__SHORT EXERCISE__. Select from the records below every line that has the word "this" in it.

__DATA SECTION__.
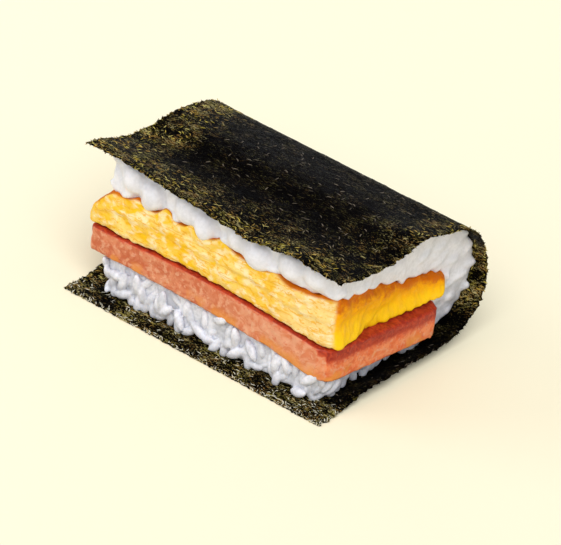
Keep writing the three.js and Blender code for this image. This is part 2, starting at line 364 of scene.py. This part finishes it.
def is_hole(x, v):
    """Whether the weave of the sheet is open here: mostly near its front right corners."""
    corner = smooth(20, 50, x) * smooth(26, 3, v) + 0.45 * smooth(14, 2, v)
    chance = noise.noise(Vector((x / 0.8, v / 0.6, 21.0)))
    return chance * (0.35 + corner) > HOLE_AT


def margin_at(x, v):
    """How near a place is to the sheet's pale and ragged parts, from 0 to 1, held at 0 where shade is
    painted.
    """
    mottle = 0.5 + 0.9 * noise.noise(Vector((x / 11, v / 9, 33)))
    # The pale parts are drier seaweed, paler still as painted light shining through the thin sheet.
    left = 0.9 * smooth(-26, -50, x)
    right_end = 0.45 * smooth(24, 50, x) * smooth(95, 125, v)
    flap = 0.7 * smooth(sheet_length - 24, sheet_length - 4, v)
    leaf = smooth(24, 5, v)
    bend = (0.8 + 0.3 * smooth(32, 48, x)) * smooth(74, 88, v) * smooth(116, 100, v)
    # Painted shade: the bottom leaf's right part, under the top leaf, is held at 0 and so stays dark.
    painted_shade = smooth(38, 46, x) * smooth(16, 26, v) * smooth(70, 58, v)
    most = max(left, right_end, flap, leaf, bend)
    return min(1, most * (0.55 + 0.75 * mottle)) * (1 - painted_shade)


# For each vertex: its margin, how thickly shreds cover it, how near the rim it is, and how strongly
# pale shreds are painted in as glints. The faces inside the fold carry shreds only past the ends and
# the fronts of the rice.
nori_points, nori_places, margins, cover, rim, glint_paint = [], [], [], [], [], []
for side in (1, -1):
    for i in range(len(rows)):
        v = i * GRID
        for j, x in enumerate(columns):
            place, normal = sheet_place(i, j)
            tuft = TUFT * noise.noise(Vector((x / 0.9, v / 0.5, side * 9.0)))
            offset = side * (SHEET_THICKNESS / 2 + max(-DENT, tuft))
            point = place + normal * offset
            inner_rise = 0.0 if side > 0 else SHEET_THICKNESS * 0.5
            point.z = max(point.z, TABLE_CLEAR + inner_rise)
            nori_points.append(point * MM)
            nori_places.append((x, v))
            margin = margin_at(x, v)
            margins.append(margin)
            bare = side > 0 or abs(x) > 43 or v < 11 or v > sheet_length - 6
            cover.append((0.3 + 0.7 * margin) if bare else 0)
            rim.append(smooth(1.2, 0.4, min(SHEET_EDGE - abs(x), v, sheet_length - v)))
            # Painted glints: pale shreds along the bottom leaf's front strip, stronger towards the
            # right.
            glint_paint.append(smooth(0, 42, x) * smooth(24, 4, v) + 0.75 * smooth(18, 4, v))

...

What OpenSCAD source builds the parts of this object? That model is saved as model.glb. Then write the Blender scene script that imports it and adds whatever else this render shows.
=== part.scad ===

__WORKED SOLUTION__.
Keep writing the three.js and Blender code for this image. This is part 2, starting at line 364 of scene.py. This part finishes it.
What OpenSCAD source builds the parts of this object? That model is saved as model.glb. Then write the Blender scene script that imports it and adds whatever else this render shows.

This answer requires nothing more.